▸ Your task: Set down exactly, please, each line from the one containing "shape.to_mesh(mesh)" through the one containing "points = [vertex.co", both lines included, and no other line.

— START —

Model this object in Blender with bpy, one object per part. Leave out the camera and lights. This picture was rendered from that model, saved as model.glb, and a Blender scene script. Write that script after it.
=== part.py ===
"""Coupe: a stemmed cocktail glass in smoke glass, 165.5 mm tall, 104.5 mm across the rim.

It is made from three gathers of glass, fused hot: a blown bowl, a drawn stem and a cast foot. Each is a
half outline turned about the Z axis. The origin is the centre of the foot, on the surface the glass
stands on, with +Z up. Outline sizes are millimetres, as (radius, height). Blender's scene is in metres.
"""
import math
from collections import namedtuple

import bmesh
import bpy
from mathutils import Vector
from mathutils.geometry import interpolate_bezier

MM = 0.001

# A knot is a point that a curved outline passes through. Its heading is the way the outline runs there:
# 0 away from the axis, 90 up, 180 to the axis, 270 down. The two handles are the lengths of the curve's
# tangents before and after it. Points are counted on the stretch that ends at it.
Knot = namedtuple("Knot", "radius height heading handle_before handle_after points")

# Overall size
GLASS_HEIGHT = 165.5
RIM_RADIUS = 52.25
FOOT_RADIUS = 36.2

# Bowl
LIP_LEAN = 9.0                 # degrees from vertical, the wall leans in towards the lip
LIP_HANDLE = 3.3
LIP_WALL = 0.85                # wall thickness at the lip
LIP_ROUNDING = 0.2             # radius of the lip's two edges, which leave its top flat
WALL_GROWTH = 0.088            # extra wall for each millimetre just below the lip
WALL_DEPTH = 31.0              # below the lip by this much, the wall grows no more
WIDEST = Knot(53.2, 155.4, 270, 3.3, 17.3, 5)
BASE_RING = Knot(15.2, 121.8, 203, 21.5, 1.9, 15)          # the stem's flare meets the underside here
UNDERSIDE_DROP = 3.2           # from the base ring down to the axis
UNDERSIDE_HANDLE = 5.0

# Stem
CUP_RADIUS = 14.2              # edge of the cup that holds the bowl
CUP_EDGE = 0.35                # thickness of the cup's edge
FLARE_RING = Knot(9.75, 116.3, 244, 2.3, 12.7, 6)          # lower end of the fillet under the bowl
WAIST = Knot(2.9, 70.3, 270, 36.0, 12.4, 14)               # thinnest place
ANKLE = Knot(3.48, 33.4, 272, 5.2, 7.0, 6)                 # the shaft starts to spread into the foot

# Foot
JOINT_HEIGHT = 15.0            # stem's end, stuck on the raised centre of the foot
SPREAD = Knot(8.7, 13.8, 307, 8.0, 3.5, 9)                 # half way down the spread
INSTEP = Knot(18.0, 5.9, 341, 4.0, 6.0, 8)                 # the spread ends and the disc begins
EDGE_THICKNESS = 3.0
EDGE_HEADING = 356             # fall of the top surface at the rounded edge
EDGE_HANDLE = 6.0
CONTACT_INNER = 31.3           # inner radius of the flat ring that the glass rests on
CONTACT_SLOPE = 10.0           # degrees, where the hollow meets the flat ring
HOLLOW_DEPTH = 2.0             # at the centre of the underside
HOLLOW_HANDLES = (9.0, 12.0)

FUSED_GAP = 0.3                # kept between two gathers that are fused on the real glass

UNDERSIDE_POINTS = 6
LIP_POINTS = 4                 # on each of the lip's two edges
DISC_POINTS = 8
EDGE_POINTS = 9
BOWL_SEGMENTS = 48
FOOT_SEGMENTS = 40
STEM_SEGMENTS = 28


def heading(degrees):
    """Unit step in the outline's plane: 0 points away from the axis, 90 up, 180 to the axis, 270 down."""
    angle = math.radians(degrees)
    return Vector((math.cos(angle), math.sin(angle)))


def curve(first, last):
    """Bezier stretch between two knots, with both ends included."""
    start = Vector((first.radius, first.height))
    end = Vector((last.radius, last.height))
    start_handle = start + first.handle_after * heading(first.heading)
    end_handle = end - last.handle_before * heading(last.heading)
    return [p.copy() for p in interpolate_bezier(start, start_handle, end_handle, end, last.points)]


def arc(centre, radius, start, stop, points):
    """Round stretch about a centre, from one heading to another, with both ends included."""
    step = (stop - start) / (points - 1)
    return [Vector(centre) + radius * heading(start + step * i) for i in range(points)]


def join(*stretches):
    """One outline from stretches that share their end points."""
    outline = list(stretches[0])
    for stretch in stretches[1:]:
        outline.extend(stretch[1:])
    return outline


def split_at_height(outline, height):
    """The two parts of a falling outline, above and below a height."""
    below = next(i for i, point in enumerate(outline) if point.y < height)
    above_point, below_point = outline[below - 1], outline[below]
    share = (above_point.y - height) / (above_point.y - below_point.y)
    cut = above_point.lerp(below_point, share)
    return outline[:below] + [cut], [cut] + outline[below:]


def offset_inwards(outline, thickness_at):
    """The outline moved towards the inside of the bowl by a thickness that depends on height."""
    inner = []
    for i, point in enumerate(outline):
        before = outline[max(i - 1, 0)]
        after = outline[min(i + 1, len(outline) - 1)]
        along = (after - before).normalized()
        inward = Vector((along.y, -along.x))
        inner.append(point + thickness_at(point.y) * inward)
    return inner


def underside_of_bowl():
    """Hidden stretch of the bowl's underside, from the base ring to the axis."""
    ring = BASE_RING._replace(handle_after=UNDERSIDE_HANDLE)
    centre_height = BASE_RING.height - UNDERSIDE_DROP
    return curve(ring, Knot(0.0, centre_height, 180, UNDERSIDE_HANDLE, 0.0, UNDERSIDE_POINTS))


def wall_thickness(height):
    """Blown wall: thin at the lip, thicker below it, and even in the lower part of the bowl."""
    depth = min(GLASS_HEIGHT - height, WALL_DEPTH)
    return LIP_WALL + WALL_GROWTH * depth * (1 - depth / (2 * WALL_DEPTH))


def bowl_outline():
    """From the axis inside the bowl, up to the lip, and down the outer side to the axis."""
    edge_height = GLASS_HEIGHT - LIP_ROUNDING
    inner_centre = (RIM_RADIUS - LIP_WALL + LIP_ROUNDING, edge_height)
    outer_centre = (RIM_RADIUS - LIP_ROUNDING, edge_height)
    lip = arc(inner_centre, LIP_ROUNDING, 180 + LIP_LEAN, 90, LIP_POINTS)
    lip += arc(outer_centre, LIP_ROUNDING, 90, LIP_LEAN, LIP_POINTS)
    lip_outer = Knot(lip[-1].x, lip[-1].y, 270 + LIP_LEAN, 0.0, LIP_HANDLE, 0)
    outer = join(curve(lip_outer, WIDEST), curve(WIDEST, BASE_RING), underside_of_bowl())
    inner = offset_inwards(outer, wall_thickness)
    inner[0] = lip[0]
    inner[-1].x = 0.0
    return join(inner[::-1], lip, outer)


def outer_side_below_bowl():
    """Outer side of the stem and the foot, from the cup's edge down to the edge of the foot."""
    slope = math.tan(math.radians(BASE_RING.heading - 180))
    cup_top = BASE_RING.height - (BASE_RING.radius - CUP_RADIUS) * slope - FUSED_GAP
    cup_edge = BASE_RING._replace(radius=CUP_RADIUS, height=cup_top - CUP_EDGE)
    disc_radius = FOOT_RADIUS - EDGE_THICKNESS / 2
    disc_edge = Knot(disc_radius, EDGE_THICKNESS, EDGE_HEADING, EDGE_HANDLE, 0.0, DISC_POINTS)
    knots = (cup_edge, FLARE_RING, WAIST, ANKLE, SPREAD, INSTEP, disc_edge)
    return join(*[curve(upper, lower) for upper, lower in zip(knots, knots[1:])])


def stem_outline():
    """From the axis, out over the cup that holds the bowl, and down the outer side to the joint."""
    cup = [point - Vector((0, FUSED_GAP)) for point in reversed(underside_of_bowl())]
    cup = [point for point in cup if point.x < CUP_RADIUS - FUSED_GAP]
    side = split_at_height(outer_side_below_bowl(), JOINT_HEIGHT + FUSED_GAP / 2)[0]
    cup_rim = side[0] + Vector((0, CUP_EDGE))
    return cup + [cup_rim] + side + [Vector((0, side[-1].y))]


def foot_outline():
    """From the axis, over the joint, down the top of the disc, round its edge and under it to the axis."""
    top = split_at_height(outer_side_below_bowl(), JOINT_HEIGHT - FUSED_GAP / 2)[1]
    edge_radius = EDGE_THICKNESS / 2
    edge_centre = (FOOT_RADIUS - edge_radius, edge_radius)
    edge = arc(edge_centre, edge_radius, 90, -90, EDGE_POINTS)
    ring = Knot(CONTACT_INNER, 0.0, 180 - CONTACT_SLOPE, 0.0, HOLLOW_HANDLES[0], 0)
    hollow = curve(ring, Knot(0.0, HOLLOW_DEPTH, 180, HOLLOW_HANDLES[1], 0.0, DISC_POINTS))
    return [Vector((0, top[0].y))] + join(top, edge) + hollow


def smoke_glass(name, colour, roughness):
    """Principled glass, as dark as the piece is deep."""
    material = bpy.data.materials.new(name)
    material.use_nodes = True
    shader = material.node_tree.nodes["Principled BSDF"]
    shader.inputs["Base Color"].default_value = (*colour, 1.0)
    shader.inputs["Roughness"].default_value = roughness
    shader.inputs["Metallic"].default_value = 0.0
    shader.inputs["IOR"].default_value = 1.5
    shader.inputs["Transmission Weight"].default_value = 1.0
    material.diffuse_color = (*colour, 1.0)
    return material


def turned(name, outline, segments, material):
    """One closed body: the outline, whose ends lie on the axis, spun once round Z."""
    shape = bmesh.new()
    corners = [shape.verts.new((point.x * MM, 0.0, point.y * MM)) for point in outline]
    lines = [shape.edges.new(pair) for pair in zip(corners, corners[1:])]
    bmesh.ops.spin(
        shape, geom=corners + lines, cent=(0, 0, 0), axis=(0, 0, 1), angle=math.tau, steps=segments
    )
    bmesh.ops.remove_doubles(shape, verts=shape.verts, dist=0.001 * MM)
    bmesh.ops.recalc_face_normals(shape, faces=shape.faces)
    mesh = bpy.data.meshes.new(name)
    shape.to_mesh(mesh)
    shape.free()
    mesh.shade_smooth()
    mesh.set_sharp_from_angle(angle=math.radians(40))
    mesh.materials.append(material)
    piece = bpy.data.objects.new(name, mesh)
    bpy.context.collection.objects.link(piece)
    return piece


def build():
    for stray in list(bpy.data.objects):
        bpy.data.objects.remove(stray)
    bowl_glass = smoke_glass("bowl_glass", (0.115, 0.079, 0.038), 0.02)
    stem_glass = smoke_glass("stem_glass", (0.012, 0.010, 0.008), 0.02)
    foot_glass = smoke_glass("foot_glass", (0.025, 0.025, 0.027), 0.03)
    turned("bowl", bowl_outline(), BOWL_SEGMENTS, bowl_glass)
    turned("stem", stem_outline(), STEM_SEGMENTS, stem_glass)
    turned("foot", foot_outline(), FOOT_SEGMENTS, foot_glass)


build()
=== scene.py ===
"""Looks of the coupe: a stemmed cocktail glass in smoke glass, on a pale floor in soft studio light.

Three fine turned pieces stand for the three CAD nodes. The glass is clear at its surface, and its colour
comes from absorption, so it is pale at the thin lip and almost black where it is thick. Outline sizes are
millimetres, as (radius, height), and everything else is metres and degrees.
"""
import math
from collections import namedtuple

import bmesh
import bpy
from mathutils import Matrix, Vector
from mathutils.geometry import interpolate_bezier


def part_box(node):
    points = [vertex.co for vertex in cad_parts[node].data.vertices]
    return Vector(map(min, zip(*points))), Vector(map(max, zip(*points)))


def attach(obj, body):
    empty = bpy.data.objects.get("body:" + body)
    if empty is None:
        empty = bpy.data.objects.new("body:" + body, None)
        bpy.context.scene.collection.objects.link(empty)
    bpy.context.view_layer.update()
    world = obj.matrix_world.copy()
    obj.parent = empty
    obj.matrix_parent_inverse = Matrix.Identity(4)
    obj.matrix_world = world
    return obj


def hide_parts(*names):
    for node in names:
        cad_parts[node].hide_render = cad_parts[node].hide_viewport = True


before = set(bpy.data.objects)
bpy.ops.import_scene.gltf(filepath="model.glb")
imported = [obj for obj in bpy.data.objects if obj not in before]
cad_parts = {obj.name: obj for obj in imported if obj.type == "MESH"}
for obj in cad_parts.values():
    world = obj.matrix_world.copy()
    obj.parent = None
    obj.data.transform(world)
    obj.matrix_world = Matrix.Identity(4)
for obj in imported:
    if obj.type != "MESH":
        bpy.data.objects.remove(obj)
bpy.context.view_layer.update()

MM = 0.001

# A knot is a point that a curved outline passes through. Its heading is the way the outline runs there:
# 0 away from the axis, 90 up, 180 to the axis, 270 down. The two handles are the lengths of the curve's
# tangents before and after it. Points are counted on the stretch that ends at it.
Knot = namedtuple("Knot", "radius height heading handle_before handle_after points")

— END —
— START —

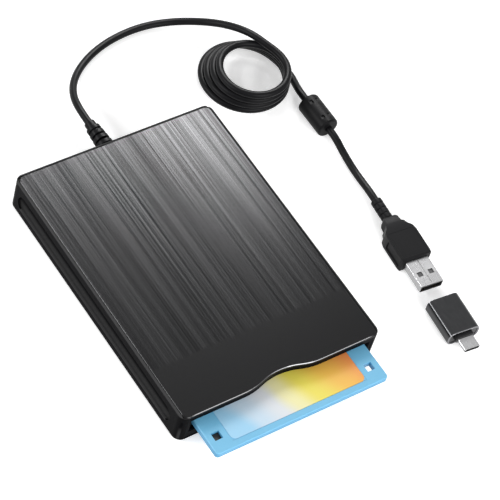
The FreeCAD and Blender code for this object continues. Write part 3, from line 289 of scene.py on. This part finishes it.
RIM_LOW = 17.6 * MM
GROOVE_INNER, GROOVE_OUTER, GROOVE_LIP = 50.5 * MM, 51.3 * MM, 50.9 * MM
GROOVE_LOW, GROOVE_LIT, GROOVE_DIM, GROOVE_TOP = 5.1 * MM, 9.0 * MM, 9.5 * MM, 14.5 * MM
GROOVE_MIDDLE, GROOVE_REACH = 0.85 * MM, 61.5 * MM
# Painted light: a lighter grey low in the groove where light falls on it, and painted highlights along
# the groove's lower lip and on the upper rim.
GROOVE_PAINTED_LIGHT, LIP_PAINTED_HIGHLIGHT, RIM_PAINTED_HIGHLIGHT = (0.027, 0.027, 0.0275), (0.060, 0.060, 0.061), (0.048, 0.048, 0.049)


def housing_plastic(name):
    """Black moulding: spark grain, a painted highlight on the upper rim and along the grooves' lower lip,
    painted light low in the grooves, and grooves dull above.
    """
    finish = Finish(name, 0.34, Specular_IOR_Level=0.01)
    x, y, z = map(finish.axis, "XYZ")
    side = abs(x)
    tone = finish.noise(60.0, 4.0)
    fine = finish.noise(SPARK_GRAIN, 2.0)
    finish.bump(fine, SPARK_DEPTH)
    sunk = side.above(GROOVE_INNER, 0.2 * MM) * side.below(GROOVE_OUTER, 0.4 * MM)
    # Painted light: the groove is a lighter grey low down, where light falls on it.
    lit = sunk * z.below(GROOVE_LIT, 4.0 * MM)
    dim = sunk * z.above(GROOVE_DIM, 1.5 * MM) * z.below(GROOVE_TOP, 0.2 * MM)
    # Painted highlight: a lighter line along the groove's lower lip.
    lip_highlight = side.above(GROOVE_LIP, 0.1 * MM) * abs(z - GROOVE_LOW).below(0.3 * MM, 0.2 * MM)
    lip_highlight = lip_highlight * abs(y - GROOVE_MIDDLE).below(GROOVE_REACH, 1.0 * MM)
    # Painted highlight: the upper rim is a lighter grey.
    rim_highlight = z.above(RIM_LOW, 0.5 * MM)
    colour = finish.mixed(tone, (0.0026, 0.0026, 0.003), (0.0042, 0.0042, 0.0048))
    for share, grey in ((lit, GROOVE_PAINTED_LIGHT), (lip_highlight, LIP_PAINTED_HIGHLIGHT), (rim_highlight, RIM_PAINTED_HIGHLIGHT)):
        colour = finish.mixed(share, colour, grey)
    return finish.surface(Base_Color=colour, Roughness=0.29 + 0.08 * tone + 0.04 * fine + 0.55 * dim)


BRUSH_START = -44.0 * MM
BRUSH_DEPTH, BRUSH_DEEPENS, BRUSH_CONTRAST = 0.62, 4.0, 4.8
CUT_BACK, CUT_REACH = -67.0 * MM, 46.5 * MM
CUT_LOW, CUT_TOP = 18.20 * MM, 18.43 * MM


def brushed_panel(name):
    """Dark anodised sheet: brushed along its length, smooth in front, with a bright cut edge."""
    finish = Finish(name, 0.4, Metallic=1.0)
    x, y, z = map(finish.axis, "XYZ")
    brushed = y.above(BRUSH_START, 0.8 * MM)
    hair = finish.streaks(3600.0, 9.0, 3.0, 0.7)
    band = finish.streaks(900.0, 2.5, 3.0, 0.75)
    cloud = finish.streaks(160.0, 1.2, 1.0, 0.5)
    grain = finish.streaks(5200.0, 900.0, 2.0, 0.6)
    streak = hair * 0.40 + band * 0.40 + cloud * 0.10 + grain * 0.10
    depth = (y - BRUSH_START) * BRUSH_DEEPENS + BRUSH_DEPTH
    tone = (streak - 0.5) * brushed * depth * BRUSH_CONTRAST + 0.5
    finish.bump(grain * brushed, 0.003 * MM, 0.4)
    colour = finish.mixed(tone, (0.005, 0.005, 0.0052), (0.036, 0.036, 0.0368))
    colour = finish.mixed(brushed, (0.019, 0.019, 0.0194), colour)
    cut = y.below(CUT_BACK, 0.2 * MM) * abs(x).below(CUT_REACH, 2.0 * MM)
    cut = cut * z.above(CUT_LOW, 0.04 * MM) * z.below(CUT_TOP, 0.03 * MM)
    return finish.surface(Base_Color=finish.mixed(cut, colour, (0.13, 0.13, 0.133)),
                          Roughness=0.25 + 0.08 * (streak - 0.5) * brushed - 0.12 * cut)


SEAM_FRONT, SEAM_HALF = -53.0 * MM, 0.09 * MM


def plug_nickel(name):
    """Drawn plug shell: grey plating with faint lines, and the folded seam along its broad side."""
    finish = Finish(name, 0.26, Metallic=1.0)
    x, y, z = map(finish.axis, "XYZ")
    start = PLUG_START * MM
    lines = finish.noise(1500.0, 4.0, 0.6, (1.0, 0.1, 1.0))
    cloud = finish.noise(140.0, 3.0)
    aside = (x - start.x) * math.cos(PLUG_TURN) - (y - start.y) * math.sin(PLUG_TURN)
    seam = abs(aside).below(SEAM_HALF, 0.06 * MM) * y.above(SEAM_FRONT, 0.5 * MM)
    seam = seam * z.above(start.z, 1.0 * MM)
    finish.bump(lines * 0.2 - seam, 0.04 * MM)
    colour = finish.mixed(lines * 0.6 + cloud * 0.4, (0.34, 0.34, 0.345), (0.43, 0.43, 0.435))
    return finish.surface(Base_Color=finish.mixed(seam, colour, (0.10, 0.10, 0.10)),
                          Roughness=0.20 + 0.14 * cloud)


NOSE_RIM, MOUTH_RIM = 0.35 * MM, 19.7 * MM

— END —

▸ Full response:
    shape.to_mesh(mesh)
    shape.free()
    mesh.shade_smooth()
    mesh.set_sharp_from_angle(angle=math.radians(40))
    mesh.materials.append(material)
    piece = bpy.data.objects.new(name, mesh)
    bpy.context.collection.objects.link(piece)
    return piece


def build():
    for stray in list(bpy.data.objects):
        bpy.data.objects.remove(stray)
    bowl_glass = smoke_glass("bowl_glass", (0.115, 0.079, 0.038), 0.02)
    stem_glass = smoke_glass("stem_glass", (0.012, 0.010, 0.008), 0.02)
    foot_glass = smoke_glass("foot_glass", (0.025, 0.025, 0.027), 0.03)
    turned("bowl", bowl_outline(), BOWL_SEGMENTS, bowl_glass)
    turned("stem", stem_outline(), STEM_SEGMENTS, stem_glass)
    turned("foot", foot_outline(), FOOT_SEGMENTS, foot_glass)


build()
=== scene.py ===
"""Looks of the coupe: a stemmed cocktail glass in smoke glass, on a pale floor in soft studio light.

Three fine turned pieces stand for the three CAD nodes. The glass is clear at its surface, and its colour
comes from absorption, so it is pale at the thin lip and almost black where it is thick. Outline sizes are
millimetres, as (radius, height), and everything else is metres and degrees.
"""
import math
from collections import namedtuple

import bmesh
import bpy
from mathutils import Matrix, Vector
from mathutils.geometry import interpolate_bezier


def part_box(node):
    points = [vertex.co for vertex in cad_parts[node].data.vertices]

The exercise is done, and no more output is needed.